— START Data extract —
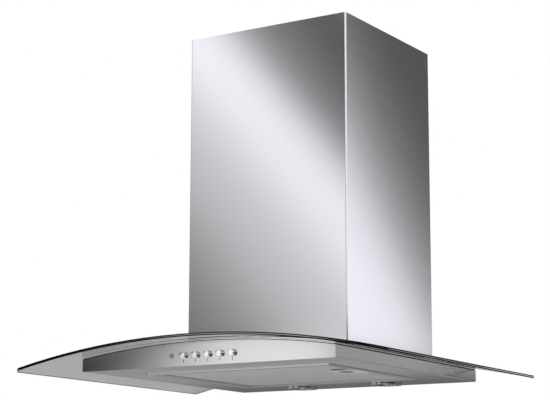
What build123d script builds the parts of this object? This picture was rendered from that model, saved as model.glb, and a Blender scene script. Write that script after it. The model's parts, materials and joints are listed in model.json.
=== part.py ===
"""Curved glass range hood, as an assembly of separate pieces.

Frame: X to the right, +Y into the wall, +Z up, all in millimetres. The origin lies on the wall
plane, in the middle of the hood's width, level with the underside of the steel body.
The deck, the seal and the glass share one arch, whose axis runs along Y.
"""
import math
import os

from build123d import *

# ------------------------------------------------------------------ sheet metal and clearances
SHEET = 0.8
BEND_RADIUS = 1.5
SLIDE_GAP = 0.5
SEAT_GAP = 0.3
SHAFT_CLEARANCE = 0.05
PIN_CLEARANCE = 0.06
SCREW_CLEARANCE = 0.1
CUT_MARGIN = 60.0

# ------------------------------------------------------------------ steel body
BODY_WIDTH = 414.0
BODY_SIDE_HEIGHT = 16.6
ARCH_RADIUS = 1330.0
FASCIA_THICKNESS = 1.0
DECK_LIP = 8.0

# ------------------------------------------------------------------ glass
GLASS_WIDTH = 600.0
GLASS_DEPTH = 455.0
GLASS_OVERHANG = 39.0
GLASS_THICKNESS = 4.0
GLASS_CORNER_RADIUS = 10.0
NOTCH_CLEARANCE = 1.5
SEAL_THICKNESS = 2.1
SEAL_WIDTH = 9.0
SEAL_INSET = 0.5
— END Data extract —
Task brief: From the data above, extract every line in its exact form.

Correct answer:
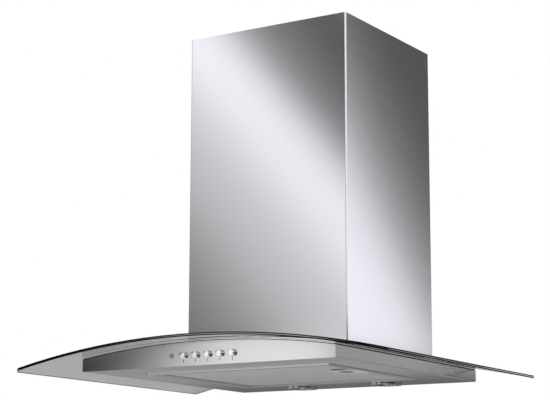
What build123d script builds the parts of this object? This picture was rendered from that model, saved as model.glb, and a Blender scene script. Write that script after it. The model's parts, materials and joints are listed in model.json.
=== part.py ===
"""Curved glass range hood, as an assembly of separate pieces.

Frame: X to the right, +Y into the wall, +Z up, all in millimetres. The origin lies on the wall
plane, in the middle of the hood's width, level with the underside of the steel body.
The deck, the seal and the glass share one arch, whose axis runs along Y.
"""
import math
import os

from build123d import *

# ------------------------------------------------------------------ sheet metal and clearances
SHEET = 0.8
BEND_RADIUS = 1.5
SLIDE_GAP = 0.5
SEAT_GAP = 0.3
SHAFT_CLEARANCE = 0.05
PIN_CLEARANCE = 0.06
SCREW_CLEARANCE = 0.1
CUT_MARGIN = 60.0

# ------------------------------------------------------------------ steel body
BODY_WIDTH = 414.0
BODY_SIDE_HEIGHT = 16.6
ARCH_RADIUS = 1330.0
FASCIA_THICKNESS = 1.0
DECK_LIP = 8.0

# ------------------------------------------------------------------ glass
GLASS_WIDTH = 600.0
GLASS_DEPTH = 455.0
GLASS_OVERHANG = 39.0
GLASS_THICKNESS = 4.0
GLASS_CORNER_RADIUS = 10.0
NOTCH_CLEARANCE = 1.5
SEAL_THICKNESS = 2.1
SEAL_WIDTH = 9.0
SEAL_INSET = 0.5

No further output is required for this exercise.